In practice, dynamic pricing could look like higher rates during busy travel times on major highways, and discounted charging late at night or at stations with extra capacity. The idea is not to penalize drivers, but to spread demand more evenly so the grid doesn’t experience overwhelming spikes.
The Benefits for the Grid and Charging Networks
For grid operators, dynamic pricing is a valuable tool for smoothing demand. If charging costs more at times of high grid stress, many drivers will naturally shift their charging patterns to cheaper periods. This reduces the number of simultaneous high-load events and helps avoid costly infrastructure upgrades.

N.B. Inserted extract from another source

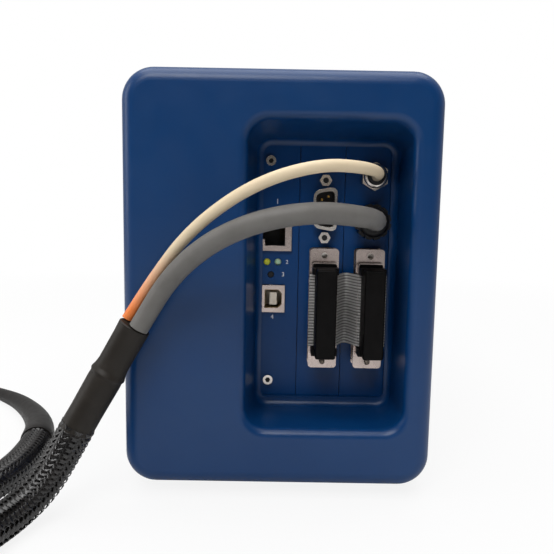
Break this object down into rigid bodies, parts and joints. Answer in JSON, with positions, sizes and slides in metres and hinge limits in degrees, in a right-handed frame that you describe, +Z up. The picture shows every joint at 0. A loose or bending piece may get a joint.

In regions where renewable energy production fluctuates, dynamic pricing can also incentivize charging during periods of abundant solar or wind generation, aligning EV demand with clean energy supply.
Charging-network operators benefit too. Instead of absorbing high electricity prices during congested periods, they can pass some cost signals to drivers, encouraging more balanced usage across stations. This leads to better charger availability, lower operational costs and improved customer experience. A well-managed network can operate more reliably without constantly expanding hardware.
How Dynamic Pricing Affects Drivers?
For EV drivers, dynamic pricing introduces new considerations. Charging becomes not just a question of “where” but also “when.” Some may adjust their routines to avoid peak rates, especially if they have flexibility in their schedules. Road-trip travelers might plan stops at less busy times or choose stations with lower congestion-based pricing. Apps and in-car navigation systems will likely highlight price differences, allowing drivers to make informed decisions.
But dynamic pricing must be implemented fairly. If prices fluctuate too rapidly or unpredictably, drivers may feel uncertain or misled. Transparency will be crucial. Clear signage, app notifications and predictable pricing windows can maintain trust. Over time, drivers may come to view dynamic pricing the same way they view airline tickets, toll roads or electricity tariffs at home—variable but manageable.
Challenges and Limitations
While dynamic pricing holds promise, it also brings challenges. One is equity. Drivers who cannot shift charging times—such as commuters or rural residents with fewer station options—may end up paying more. Policymakers and charging companies must ensure dynamic pricing doesn’t disadvantage certain groups.
Another challenge is communication. Charging prices displayed at a station must be clear and updated in real time. Drivers should never plug in at one rate and be charged another without warning. User experience must remain simple, even as systems become more complex behind the scenes.
From a grid perspective, dynamic pricing works best when paired with accurate data. Grid operators and charging networks must share information about real-time loads, forecasts and energy availability. Without reliable data, pricing signals may be poorly aligned with actual grid conditions.
The Future of Smart Charging
Dynamic fast-charging pricing is part of a broader movement toward “smart charging”—a system where EVs, chargers and grids communicate seamlessly. As charging networks grow and electric vehicles become the norm, smart charging will help balance energy demand, reduce emissions and enable a more resilient energy system.
In the U.S., where interstate fast charging is expanding quickly, dynamic pricing can help prevent grid bottlenecks before they become crises. In Europe, where electricity markets are highly interconnected and renewable penetration is high, dynamic pricing can support both grid stability and climate goals.
The long-term vision is a charging ecosystem that adapts in real time to meet everyone’s needs—drivers, utilities and charging providers alike.
Final Thoughts
Dynamic fast-charging pricing represents a major step toward a smarter, more sustainable electric-vehicle future. By aligning charging behaviour with grid capacity, it reduces congestion, supports renewable energy integration and helps charging networks operate efficiently. For drivers across the U.S. and Europe, it means clearer signals about when and where to charge, potentially lower costs during off-peak times and a more reliable charging experience overall.
As EV adoption accelerates, dynamic pricing will play a key role in keeping the charging ecosystem balanced—and ensuring that the transition to electric mobility remains smooth, fair and future-proof.